Le patriarcat, incarnation du Nom-du-Père, assurait la stabilité des constellations familiales. Il agissait comme une loi naturelle, telle la règle de Kepler décrivant la rotation des corps célestes autour du soleil : la position centrale du père déterminait les trajectoires des autres membres de la famille. Même lorsque ce système planétaire était ébranlé, son inertie tendait à restaurer un ordre social. Cet ordre avait toutefois un prix : la souffrance, son refoulement et les symptômes organisés selon une logique métaphorique. Le renoncement, et la douleur qui l’accompagnait, devenaient ainsi le fondement des liens familiaux.

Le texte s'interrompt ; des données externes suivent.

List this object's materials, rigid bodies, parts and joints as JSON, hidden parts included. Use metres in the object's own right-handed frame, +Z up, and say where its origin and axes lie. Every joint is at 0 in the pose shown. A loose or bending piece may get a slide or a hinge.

Dans ce paradigme, l’homme n’était pas un citoyen du monde entier, comme dans le monde contemporain ‒ une illusion, car le sujet reste fondamentalement seul ‒, mais s’orientait dans la topographie de son Umwelt, dans laquelle il trouvait sa place. Cet Umwelt, tout comme les identités significatives qui en découlaient, était façonné par la tradition : une routine stable liant signifiants et signifiés [1]. La cohésion de la société reposait ainsi sur la stabilité des significations attachées au mariage et à la famille. Sous l’hégémonie du patriarcat, la force normative de ces deux institutions reléguait au second plan la question du bonheur individuel. En d’autres termes, la génération de mes parents adhérait fermement à l’idée du mariage, qui, selon Jacques-Alain Miller est un « désir de souffrir ensemble [2] ».
Un exemple éloquent est celui d’Helena Kulej, ancienne épouse d’un boxeur polonais champion olympique, dont le mariage s’est terminé par un divorce à la suite des infidélités de son mari. Lorsqu’on lui demandait si elle avait été heureuse, elle répondait : « Je ne me posais pas ce genre de questions. J’ai toléré la situation pendant des années, au nom de raisons plus importantes. Mon propre bonheur ? Ce n’était pas une préoccupation de l’époque. [3] »
La fragilisation du Nom du Père et l’essor du capitalisme
Le Nom-du-Père ploie aujourd’hui sous la pression de changements profonds, notamment ceux induits par le développement du capitalisme. Par essence, le capitalisme semble incompatible avec le discours du renoncement en faveur des liens sociaux ou familiaux. Il méprise l’amour, tout comme la jouissance secrète qui unit deux personnes et les détourne de la logique de consommation individuelle. Dans la société capitaliste, les signifiants associés aux objets de consommation sont à la fois séduisants et oppressants. La liberté, le bonheur, et la quête de « son propre chemin unique » deviennent des impératifs, laissant les jeunes face à une responsabilité solitaire pour affirmer leur individualité.
L’affaiblissement de la position du père et l’injonction de favoriser un développement capitaliste de l’enfant engendrent une désorientation parentale. Le bonheur de l’enfant semble peu compatible avec la loi paternelle, qui a perdu sa force de justification. Le capitalisme efface ainsi la différence inaliénable entre parents et enfants. La frontière, autrefois centrale dans les théories systémiques, est devenue obsolète.
De nos jours, les « bons parents » sont perçus comme des amis dévoués au bien-être de leur enfant, et non plus comme des figures d’autorité essentielles à la construction de son identité. Si le déclin de la figure du père a ses aspects positifs, il constitue également un lourd fardeau pour les familles, comme l’a illustré Katty Langelez-Stevens dans son intervention pour PIPOL 12.
[1] Cf. Borie J., « Le vitalisme lacanien », Varsovie, Bibliothèque de psychanalyse, 2018.
[2] Miller J.-A., « Affectio Societatis », Lettre mensuelle, no 151, juillet-août 1996, p. 3.
[3] Serdiukow A., « Helena Kulej : il a combattu sur le ring, j’ai combattu avec lui », Gazeta Wyborcza», 5 octobre 2024. Traduit par l’auteur.